I – o valor correspondente à entrada mais recente da mercadoria;

II – o custo da mercadoria produzida, assim entendida a soma do custo da matéria-prima, material secundário, mão-de-obra e acondicionamento;

III – tratando-se de mercadorias não industrializadas, a soma dos custos de sua produção, assim entendidos os gastos com insumos, mão-de-obra e acondicionamento.(…)”

Base de cálculo questionável

É importante lembrar que, neste particular, a base de cálculo eleita é questionável por extrapolar competência de lei complementar (artigo 146, III, ‘a’, da CF), todavia, a omissão do congresso quando da edição da LC 204/2023, abriu margem para a regulamentação abusiva, o que ocasiona insegurança jurídica.

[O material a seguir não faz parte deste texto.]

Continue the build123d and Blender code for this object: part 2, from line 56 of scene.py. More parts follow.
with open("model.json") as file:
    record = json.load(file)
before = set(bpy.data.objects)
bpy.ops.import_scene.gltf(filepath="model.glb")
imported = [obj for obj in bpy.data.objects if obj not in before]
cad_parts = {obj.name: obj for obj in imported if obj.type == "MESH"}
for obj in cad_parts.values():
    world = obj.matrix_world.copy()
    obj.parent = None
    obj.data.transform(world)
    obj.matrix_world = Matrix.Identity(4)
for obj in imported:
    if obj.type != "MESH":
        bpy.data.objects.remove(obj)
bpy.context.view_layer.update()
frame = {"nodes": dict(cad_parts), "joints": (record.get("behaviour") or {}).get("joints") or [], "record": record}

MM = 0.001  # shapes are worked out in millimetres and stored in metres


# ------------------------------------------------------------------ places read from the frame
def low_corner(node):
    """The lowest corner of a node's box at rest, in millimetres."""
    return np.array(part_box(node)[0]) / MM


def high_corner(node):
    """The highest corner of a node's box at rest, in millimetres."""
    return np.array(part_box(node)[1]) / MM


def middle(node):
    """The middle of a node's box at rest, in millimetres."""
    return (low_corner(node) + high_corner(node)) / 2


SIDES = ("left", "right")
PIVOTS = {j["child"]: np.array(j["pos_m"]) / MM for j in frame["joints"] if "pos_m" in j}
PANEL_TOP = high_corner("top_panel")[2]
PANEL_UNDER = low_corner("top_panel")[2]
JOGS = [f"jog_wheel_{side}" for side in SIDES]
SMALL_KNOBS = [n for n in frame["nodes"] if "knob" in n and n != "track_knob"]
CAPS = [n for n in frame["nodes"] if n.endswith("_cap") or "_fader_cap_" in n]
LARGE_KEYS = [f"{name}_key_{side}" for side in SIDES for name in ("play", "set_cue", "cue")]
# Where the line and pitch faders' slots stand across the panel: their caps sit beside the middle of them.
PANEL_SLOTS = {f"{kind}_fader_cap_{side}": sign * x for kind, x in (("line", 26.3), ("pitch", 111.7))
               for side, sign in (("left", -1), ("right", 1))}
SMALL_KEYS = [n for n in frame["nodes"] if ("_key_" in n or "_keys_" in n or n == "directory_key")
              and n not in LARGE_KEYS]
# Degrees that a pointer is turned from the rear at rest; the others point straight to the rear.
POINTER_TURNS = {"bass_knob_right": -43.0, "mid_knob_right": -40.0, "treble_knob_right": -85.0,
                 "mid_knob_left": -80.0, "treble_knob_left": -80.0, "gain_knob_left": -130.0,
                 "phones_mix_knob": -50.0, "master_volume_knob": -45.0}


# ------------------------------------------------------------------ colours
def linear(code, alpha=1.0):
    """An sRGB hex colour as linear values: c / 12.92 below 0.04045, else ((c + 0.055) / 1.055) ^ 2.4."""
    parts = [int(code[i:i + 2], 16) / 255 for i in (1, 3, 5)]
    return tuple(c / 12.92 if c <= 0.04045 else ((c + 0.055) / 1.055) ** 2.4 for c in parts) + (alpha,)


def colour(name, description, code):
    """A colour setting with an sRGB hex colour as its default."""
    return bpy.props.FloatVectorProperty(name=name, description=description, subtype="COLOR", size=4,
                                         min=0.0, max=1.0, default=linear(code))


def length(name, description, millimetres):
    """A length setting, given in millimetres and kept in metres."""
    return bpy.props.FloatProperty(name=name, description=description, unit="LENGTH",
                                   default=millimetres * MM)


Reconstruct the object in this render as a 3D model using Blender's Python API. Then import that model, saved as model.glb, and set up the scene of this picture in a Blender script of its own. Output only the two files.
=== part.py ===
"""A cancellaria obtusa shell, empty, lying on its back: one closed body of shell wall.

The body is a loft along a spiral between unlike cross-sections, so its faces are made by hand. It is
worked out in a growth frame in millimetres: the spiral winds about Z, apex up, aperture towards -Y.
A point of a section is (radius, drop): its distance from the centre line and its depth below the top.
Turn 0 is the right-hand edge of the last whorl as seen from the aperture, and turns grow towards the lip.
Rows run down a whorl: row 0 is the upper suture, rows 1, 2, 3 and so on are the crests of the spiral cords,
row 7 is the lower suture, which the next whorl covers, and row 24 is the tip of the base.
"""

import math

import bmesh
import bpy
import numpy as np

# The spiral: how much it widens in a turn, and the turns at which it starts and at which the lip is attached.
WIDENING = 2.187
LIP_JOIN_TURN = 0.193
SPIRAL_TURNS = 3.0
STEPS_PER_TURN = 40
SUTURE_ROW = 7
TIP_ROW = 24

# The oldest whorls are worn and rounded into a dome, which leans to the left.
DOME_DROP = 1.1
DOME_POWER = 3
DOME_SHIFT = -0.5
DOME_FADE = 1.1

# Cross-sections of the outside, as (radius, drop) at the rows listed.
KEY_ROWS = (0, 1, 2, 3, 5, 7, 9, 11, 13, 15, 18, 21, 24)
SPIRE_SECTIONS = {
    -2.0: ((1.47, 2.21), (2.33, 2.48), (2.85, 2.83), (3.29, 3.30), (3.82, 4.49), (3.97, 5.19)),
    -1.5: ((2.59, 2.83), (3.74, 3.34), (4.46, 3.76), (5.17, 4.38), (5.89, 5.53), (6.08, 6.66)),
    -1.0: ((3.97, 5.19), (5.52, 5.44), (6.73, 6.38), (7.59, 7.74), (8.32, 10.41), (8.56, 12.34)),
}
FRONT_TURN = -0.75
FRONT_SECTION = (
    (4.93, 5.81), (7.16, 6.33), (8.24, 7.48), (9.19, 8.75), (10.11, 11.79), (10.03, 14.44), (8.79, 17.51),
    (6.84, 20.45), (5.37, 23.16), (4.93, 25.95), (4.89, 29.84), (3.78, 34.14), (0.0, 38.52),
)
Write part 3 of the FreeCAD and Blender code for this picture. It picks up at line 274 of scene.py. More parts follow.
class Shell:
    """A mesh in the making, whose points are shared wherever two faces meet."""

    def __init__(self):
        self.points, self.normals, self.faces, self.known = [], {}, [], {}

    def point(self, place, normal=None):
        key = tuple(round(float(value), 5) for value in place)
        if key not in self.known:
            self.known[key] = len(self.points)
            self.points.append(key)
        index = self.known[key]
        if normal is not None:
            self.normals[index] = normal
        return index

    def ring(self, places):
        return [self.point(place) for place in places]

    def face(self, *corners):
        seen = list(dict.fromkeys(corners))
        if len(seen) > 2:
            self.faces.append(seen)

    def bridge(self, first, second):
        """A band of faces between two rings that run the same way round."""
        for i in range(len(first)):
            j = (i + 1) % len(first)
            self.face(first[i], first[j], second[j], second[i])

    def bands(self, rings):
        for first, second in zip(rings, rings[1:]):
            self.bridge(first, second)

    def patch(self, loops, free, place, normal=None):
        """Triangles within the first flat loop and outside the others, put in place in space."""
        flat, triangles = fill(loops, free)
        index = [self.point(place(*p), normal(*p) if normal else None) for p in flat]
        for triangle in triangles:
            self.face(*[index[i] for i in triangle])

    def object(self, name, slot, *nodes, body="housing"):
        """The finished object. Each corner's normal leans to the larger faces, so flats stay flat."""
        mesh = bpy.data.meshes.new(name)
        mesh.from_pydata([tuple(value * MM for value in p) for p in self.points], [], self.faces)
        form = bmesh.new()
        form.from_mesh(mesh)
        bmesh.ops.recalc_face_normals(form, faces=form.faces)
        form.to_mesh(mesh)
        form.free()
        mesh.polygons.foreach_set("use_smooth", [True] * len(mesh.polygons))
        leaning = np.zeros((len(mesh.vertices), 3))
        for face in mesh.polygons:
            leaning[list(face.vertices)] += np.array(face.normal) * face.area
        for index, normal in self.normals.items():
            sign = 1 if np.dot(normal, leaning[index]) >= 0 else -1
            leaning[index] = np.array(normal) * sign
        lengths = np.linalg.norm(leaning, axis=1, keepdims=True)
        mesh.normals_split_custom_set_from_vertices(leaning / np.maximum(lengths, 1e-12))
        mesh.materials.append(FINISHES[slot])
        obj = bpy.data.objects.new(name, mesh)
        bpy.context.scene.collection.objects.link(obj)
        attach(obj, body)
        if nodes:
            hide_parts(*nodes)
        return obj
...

Destaque-se, ainda, que a opção anual pela equiparação será renovada automaticamente, abrangerá todos os estabelecimentos do contribuinte em território nacional e não deve afetar incentivos ou benefícios relativos ao tributo.

Por fim, alertamos aos contribuintes a necessidade de estudo específico para a reflexão acerca da referida opção, além da construção de controles eficazes para a identificação dos créditos envolvidos em tais remessas, visando maior segurança no desenvolvimento das atividades empresariais.

De toda sorte, a decisão do STF que deveria encerrar uma das mais antigas discussões vinculadas ao ICMS acabou por dar ensejo a uma nova série de regulamentações e aumento da complexidade do sistema.

 


[1] CF. Art. 155, II, §2°, II.

[2] Vide: RE 427144 AgR / RS; RE 607162 AgR

[3] RC n° 30041/2024, publicada na vigência do Convênio ICMS n° 178/2023.

[4] Sobre o tema, vide RC 29566/2024 – SEFAZ/SP.

[5] Há necessidade de nota técnica para adequação da NF-e.